The point, we explained, was gaining experience, so he could apply for a paying job the following summer. Perhaps more importantly, he could put it on his college application. Plus, he might be doing some small measure of good.

This did not go over well. There was whining ("But I deserve a break after my good grades!"). There was defiance ("You can't make me!"). There were vague tough-guy pronouncements ("Oh, yeah? You'll see.").

"Listen here, privileged, middle-class white boy," I felt like snapping, after a few days of this. "Kids all over the world have to work way harder than you, just to survive. A reward for those grades? That's called college. Plenty of people never get there. Try thinking about them, for a change."

Sorely tempted as we were, my husband and I refrained from uttering any of that. Joel has heard it all before. And we've been at this long enough to know that a bland smile and a murmured "Mm hm" are far more effective in wearing down teen resistance.

Besides, despite his bluster, Joel can't help knowing that, unlike his parents, he'll need more than decent grades and an earnest essay to get into college. Expectations have changed. Yet despite the myriad activities that gung-ho parents now mandate for their college-bound kids, most teenagers really haven't.

According to Dr. Wolfe, teens, especially boys, overwhelmingly "seek to achieve a state of perfect passive pleasure," which they accomplish by "screening out unpleasant stimuli"  (e.g. parental kvetching). To top it off, "they have no long-term perspective. None."

Not only do I recognize my son in this description, but I see myself at his age. At 15, I had no passion except reading, and only the vaguest notion of what I wanted to do in life. Why isn't that okay for him?

I know why, of course. It's not enough, now, to spend hours tinkering with your remote control car; a kid's got to be on a robotics team. Teens are supposed to be focused on careers, which means college, which means activities that "look good" on an application. Plus, we hoped it would be good for him. And since Joel had expressed no interest in doing anything different, it was the camp volunteer program for him.

To our surprise, Joel's objections subsided as the start date approached. He announced that he would get himself to camp, and he actually set his alarm the night before so he could catch the bus on time.

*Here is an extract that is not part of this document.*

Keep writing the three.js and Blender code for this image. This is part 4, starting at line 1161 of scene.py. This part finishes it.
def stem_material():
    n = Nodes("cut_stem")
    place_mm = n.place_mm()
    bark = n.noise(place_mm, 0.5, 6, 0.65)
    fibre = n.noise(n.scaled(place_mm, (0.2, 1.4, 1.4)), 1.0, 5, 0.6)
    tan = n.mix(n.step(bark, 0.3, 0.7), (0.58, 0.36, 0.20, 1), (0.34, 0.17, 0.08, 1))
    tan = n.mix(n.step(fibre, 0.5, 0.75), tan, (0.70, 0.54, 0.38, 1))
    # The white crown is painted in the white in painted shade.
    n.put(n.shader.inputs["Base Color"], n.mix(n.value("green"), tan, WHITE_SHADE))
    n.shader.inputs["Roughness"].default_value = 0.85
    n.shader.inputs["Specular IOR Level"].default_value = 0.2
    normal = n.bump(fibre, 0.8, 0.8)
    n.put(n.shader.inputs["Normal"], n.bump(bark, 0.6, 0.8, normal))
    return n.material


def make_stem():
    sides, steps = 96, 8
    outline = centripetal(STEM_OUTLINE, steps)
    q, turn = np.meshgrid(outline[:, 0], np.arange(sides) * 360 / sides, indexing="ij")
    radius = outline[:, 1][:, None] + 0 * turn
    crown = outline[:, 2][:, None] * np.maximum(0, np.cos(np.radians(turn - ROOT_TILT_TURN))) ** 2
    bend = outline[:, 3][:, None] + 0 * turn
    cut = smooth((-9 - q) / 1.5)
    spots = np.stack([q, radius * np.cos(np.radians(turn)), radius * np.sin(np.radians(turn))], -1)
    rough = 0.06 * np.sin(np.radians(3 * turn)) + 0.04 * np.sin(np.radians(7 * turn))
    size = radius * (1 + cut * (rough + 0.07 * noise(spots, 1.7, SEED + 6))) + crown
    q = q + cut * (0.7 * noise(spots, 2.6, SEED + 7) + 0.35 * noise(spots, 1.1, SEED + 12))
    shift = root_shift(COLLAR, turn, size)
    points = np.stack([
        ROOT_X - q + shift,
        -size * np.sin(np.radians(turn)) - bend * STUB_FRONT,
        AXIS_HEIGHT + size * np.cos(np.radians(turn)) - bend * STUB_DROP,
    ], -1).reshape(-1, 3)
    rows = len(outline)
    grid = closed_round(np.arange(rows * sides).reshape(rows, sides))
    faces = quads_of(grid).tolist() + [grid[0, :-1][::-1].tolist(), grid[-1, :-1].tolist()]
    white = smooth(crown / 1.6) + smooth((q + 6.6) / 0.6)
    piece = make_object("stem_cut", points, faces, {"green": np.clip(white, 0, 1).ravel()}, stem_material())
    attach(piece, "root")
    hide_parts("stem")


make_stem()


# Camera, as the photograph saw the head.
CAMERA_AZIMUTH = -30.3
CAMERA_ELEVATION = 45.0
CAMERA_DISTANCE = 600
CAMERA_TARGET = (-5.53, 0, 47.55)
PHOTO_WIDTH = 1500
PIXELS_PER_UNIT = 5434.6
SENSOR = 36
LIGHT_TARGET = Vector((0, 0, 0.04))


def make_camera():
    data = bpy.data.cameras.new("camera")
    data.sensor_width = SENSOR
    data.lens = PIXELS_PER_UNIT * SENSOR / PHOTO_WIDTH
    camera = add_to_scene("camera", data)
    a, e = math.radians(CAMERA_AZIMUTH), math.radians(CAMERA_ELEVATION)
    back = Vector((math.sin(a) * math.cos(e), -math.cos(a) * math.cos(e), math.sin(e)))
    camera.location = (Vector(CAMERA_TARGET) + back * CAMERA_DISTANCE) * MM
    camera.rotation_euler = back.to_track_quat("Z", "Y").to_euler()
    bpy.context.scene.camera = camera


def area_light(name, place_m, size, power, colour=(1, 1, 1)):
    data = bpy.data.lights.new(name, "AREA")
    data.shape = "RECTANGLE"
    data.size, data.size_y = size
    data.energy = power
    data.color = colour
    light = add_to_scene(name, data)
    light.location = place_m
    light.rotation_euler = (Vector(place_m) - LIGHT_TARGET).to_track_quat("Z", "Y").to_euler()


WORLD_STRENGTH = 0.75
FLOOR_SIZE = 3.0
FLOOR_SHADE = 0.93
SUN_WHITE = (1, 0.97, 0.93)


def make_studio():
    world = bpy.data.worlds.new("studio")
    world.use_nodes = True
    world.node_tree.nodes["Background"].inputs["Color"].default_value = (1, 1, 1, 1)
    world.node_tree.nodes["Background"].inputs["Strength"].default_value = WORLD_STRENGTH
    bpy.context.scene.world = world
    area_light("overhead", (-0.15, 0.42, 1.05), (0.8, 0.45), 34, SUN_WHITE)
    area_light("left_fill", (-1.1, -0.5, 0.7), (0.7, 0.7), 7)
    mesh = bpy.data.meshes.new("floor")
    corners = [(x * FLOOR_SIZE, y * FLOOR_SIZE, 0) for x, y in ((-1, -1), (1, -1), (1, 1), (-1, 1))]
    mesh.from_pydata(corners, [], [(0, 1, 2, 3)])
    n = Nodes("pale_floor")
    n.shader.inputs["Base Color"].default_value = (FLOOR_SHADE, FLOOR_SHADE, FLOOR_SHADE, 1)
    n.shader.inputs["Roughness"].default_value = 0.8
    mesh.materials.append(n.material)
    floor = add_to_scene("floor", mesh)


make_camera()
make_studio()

When he got home on the first day, he was not particularly communicative, but I knew better than to pester him with questions.

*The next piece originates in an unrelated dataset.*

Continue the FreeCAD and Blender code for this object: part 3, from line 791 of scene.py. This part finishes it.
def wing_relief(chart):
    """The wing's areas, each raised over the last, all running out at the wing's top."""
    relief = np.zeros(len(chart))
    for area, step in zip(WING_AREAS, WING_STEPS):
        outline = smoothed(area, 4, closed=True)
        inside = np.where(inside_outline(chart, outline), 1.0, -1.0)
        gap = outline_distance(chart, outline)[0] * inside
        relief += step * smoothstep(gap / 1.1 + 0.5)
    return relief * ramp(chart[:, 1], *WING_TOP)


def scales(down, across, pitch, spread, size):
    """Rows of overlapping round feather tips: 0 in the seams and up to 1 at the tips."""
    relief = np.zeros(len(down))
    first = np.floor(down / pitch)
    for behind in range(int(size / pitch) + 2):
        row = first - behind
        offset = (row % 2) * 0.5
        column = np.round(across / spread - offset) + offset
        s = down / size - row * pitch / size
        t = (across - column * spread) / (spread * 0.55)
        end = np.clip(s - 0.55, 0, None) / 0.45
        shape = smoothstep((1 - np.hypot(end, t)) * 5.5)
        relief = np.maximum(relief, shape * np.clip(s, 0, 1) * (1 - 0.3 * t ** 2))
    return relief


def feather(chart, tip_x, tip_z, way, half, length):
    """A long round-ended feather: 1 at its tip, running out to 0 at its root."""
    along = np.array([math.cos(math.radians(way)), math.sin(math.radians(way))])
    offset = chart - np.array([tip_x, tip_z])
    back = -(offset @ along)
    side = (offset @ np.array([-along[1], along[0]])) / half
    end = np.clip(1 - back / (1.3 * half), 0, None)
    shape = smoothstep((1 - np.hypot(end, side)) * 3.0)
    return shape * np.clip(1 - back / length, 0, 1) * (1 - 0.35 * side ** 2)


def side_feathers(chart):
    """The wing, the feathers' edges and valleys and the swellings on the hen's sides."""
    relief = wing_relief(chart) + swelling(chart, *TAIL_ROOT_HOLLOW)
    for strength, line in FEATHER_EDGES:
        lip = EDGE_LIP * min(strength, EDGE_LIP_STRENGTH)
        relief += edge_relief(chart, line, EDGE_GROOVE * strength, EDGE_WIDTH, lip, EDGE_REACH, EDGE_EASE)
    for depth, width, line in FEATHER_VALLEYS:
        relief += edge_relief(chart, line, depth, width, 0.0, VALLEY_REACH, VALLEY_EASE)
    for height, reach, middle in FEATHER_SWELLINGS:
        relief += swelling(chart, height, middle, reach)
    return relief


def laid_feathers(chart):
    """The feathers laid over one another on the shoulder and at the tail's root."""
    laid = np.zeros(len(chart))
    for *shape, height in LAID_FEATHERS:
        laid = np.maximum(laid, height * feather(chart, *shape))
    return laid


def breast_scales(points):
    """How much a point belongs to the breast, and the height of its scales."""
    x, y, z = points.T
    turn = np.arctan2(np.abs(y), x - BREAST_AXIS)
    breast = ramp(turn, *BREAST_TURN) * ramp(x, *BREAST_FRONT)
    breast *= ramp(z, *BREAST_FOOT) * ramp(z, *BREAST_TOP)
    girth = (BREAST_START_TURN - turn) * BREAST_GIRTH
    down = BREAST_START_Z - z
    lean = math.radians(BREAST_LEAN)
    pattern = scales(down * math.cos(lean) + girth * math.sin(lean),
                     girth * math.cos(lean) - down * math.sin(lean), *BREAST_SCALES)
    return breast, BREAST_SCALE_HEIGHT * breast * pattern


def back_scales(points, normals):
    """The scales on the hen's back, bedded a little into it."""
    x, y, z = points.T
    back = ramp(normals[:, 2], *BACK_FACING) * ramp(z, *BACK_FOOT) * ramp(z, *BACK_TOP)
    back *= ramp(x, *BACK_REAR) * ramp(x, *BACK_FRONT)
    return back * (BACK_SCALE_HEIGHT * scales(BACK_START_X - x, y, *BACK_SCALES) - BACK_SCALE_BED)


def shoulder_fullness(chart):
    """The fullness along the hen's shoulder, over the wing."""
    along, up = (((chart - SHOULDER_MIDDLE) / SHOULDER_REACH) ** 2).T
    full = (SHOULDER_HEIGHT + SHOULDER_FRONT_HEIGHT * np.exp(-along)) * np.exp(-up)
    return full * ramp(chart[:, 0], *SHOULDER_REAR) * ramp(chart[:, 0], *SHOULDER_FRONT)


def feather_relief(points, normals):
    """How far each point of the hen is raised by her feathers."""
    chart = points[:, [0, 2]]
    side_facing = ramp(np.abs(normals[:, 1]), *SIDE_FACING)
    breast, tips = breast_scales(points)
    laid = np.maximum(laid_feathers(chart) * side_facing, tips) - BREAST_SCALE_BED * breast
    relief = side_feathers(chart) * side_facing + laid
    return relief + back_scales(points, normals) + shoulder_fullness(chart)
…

My first hint that things were going well came a few days later. "My mentor counselor thought it was a big deal that I could identify thimbleberry and oxalis at the park," Joel reported at dinner that night. "She told the supervisor about it." After years of family hikes here in the Pacific Northwest, Joel's familiarity with native plants is unsurprising and hadn’t seemed noteworthy to us. But I could see his pride in having that knowledge recognized —especially by one of the cool college kids who made up the counseling staff.

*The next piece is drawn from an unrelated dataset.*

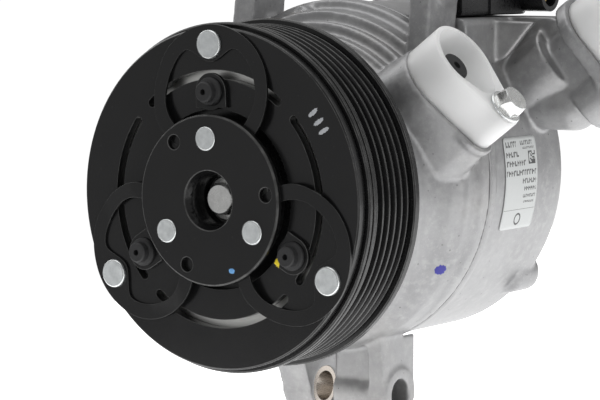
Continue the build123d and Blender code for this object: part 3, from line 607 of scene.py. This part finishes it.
def printed_marks():
    """Greeked lines, a code block, a divider and a ring: marks with no meaning."""
    rng = random.Random(SEED)
    verts = []
    faces = []

    def patch(corners):
        first = len(verts)
        for along, up in corners:
            verts.append(on_label(along, up, INK_LIFT))
        faces.append((first, first + 1, first + 2, first + 3))

    def bar(along, up, wide, tall):
        patch(((along, up), (along + wide, up), (along + wide, up + tall), (along, up + tall)))

    def text_line(start, end, up, tall):
        """Letter-like pairs: an upright stroke, and a short one at one of three heights."""
        at = start
        while at < end:
            wide = min(rng.uniform(0.5, 0.9) * tall, end - at)
            bar(at, up, wide * 0.42, tall)
            bar(at + wide * 0.5, up + rng.choice((0.0, tall * 0.42, tall * 0.72)), wide * 0.5, tall * 0.34)
            at += wide + tall * 0.22

    for start, end, drop, tall in TEXT_LINES:
        text_line(start, end, LABEL_TALL - drop, tall)
    for row in range(CODE_CELLS):
        for column in range(CODE_CELLS):
            if column == 0 or row == 0 or rng.random() < 0.5:
                bar(CODE_AT[0] + column * CODE_CELL, LABEL_TALL - CODE_AT[1] + row * CODE_CELL,
                    CODE_CELL, CODE_CELL)
    bar(DIVIDER_EDGE, DIVIDER_UP, LABEL_WIDE - 2 * DIVIDER_EDGE, DIVIDER_T)
    for spoke in range(RING_SPOKES):
        after = spoke + 1
        ends = ((spoke, RING_IN_R), (spoke, RING_OUT_R), (after, RING_OUT_R), (after, RING_IN_R))
        corners = []
        for turn, radius in ends:
            angle = 2.0 * math.pi * turn / RING_SPOKES
            corners.append((RING_AT[0] + radius * math.cos(angle), RING_AT[1] + radius * math.sin(angle)))
        patch(corners)
    mesh_piece("label_marks", verts, faces, printing_ink(), "housing")


label_sheet()
printed_marks()


# ---------------------------------------------------------------- paint marks
PLATE_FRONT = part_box("armature_plate")[0].y
HUB_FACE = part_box("clutch_hub")[0].y
BACKWARDS = (0.0, 1.0, 0.0)
DAB_SPOKES = 22
DAB_RINGS = (0.35, 0.7, 1.0)    # as shares of the dab's size
DAB_LIFT = 0.08 * MM
DAB_RIM_LIFT = 0.03 * MM
DRAPE_FROM = 0.03               # how far outside a dab's rays start
BLUE_DEG = -27.0                # round the head, from +X towards +Z
BLUE_AT_Y = 39.2 * MM
BLUE_OUT = 60.0 * MM
WHITE_TICKS = ((38.2, 29.7), (40.4, 26.9), (42.3, 24.1))    # X and Z, in millimetres


def draped(point, inward, targets):
    """A point moved along a line until it lies on the first of the pieces it meets."""
    hits = [target.ray_cast(point - inward * DRAPE_FROM, inward) for target in targets]
    return min((hit[1] for hit in hits if hit[0]), key=inward.dot)


def paint_dab(name, centre, inward, size, turn, mat, body, targets, seed):
    """A hand-dabbed spot of marking paint that follows the surfaces under it."""
    rng = random.Random(seed)
    inward = Vector(inward).normalized()
    side = inward.cross(Vector((0.0, 0.0, 1.0))).normalized()
    up = side.cross(inward)
    rim = [1.0 + 0.12 * math.sin(3 * k + seed) + rng.uniform(-0.07, 0.07) for k in range(DAB_SPOKES)]
    spreads = [(0.0, 0.0)]
    for ring in DAB_RINGS:
        for k in range(DAB_SPOKES):
            angle = 2.0 * math.pi * k / DAB_SPOKES
            wide = math.cos(angle) * ring * rim[k] * size[0] * 0.5
            tall = math.sin(angle) * ring * rim[k] * size[1] * 0.5
            spreads.append((wide * math.cos(turn) - tall * math.sin(turn),
                            wide * math.sin(turn) + tall * math.cos(turn)))
    inner = 1 + (len(DAB_RINGS) - 1) * DAB_SPOKES
    verts = []
    for index, (wide, tall) in enumerate(spreads):
        lift = DAB_LIFT if index < inner else DAB_RIM_LIFT
        verts.append(draped(Vector(centre) + side * wide + up * tall, inward, targets) - inward * lift)
    faces = []
    for k in range(DAB_SPOKES):
        follow = (k + 1) % DAB_SPOKES
        faces.append((0, 1 + k, 1 + follow))
        for ring in range(len(DAB_RINGS) - 1):
            low = 1 + ring * DAB_SPOKES
            faces.append((low + k, low + DAB_SPOKES + k, low + DAB_SPOKES + follow, low + follow))
    mesh_piece(name, verts, faces, mat, body)


def paint_marks():
    yellow = marker_paint("yellow_paint", (0.84, 0.62, 0.01), (0.96, 0.78, 0.03))
    blue = marker_paint("blue_paint", (0.016, 0.014, 0.20), (0.036, 0.032, 0.34))
    pale_blue = marker_paint("pale_blue_paint", (0.10, 0.32, 0.68), (0.22, 0.48, 0.82))
    white = marker_paint("white_paint", (0.36, 0.37, 0.40), (0.60, 0.62, 0.64))
    plate = [cad_object(name) for name in ("armature_plate_eased", "stopper_tabs_eased", "rubber_stoppers")]
    hub = [cad_object("clutch_hub_eased")]
    head = [cad_object("front_head_skin")]
    paint_dab("yellow_dab", (24.8 * MM, PLATE_FRONT, -18.9 * MM), BACKWARDS, (2.9 * MM, 3.3 * MM), 0.0,
              yellow, "armature", plate, 3)
    paint_dab("pale_blue_dab", (9.6 * MM, HUB_FACE, -22.3 * MM), BACKWARDS, (2.4 * MM, 1.7 * MM), 0.0,
              pale_blue, "drive_line", hub, 5)
    blue_in = Vector((-math.cos(math.radians(BLUE_DEG)), 0.0, -math.sin(math.radians(BLUE_DEG))))
    blue_at = Vector((0.0, BLUE_AT_Y, 0.0)) - blue_in * BLUE_OUT
    paint_dab("blue_dab", blue_at, blue_in, (4.2 * MM, 3.8 * MM), 0.3,
              blue, "housing", head, 8)
    for index, (x, z) in enumerate(WHITE_TICKS):
        paint_dab(f"white_dab_{index + 1}", (x * MM, PLATE_FRONT, z * MM), BACKWARDS, (4.4 * MM, 1.5 * MM),
                  math.atan2(z, x), white, "armature", plate, 11 + index)


paint_marks()


# ---------------------------------------------------------------- stage, light and camera
FLOOR_SIDE = 1.0
FLOOR_MIDDLE = (0.25, 0.40)     # so most of it is behind the part and on the ports' side
LAMP_TARGET = (0.0, 0.03, 0.0)  # the point that the lamps are turned to
SOFTBOXES = (                   # name, place, width, height, power
    ("top_box", (-0.15, -0.05, 0.9), 0.9, 0.9, 2.9),
    ("left_box", (-0.9, 0.1, 0.5), 0.5, 0.8, 2.0),
    ("right_box", (0.80, 0.60, 0.20), 0.6, 0.8, 0.42),
    ("edge_box", (0.78, -0.55, 0.10), 0.12, 0.7, 0.45),
)
WORLD_LIGHT = 0.46              # how bright the world is as a light
WORLD_SEEN = 1.05               # and to the camera
CAMERA_AT = Vector((0.50873, -0.68197, 0.08071))
CAMERA_BACK = Vector((0.57973, -0.80910, 0.09628))
CAMERA_RIGHT = Vector((0.8129, 0.5824, 0.0))
CAMERA_LENS = 154.8
CAMERA_SENSOR = 36.0


def stage_floor():
    bpy.ops.mesh.primitive_plane_add(size=FLOOR_SIDE, location=(*FLOOR_MIDDLE, cad_box[0][2]))
    floor = bpy.context.object
    floor.name = "floor"
    mat = new_material("pale_floor")
    paper = noise(mat, scale=30.0)
    base = blend_colour(mat, paper, (0.90, 0.90, 0.90), (0.93, 0.93, 0.93))
    setup(mat, base, 0.7, Emission_Color=colour(1.0, 1.0, 1.0), Emission_Strength=1.15)
    dress(floor, mat)


def softbox(name, place_at, width, height, power):
    lamp = bpy.data.lights.new(name, "AREA")
    lamp.shape = "RECTANGLE"
    lamp.size = width
    lamp.size_y = height
    lamp.energy = power
    obj = bpy.data.objects.new(name, lamp)
    bpy.context.scene.collection.objects.link(obj)
    obj.location = place_at
    obj.rotation_euler = (Vector(LAMP_TARGET) - Vector(place_at)).to_track_quat("-Z", "Y").to_euler()


def studio():
    """A world that is white to the camera and dimmer as a light, and the soft lamps."""
    world = bpy.data.worlds.new("studio")
    world.use_nodes = True
    backdrop = world.node_tree.nodes["Background"]
    backdrop.inputs["Color"].default_value = colour(1.0, 1.0, 1.0)
    rays = world.node_tree.nodes.new("ShaderNodeLightPath")
    seen = world.node_tree.nodes.new("ShaderNodeMapRange")
    seen.inputs["To Min"].default_value = WORLD_LIGHT
    seen.inputs["To Max"].default_value = WORLD_SEEN
    world.node_tree.links.new(rays.outputs["Is Camera Ray"], seen.inputs["Value"])
    world.node_tree.links.new(seen.outputs["Result"], backdrop.inputs["Strength"])
    bpy.context.scene.world = world
    for settings in SOFTBOXES:
        softbox(*settings)


def camera():
    data = bpy.data.cameras.new("camera")
    data.sensor_width = CAMERA_SENSOR
    data.lens = CAMERA_LENS
    data.clip_start = 0.01
    obj = bpy.data.objects.new("camera", data)
    bpy.context.scene.collection.objects.link(obj)
    back = CAMERA_BACK.normalized()
    right = CAMERA_RIGHT.normalized()
    turn = Matrix((right, back.cross(right), back)).transposed()
    obj.matrix_world = Matrix.Translation(CAMERA_AT) @ turn.to_4x4()
    bpy.context.scene.camera = obj
    bpy.context.scene.view_settings.view_transform = "Standard"


stage_floor()
studio()
camera()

Despite his grumbling about getting up early, Joel was never late to camp during his three weeks volunteering and didn't complain (much) about being oppressed and exploited by his tyrannical parents.

On the last day of the program, he brought home a large packet of papers. "It's info about getting a letter of recommendation," he told me. "If you want to apply to be a junior counselor next year."

"Think you might want to do that?"

Joel shrugged. "Maybe.That could be cool. I'd make, like, $68 a day. But, you know. Whatever." (Translation: "I'm in!")

I watched as Joel poured peanuts and raisins into a bowl and retreated upstairs to his room. When I peeked in on him, headphones were clamped to his ears, and he was reclining in bed, munching contentedly while perusing the latest issue of Car and Driver. Perfect passivity had been restored.

I smiled. Maybe Joel didn't have a passion in life (yet). Maybe he really would prefer to loll around. Yet despite that typical teenage inclination, my 15-year-old had made his first foray into the world of work. He had been punctual, performed responsibly and his skills had been recognized. He had done well.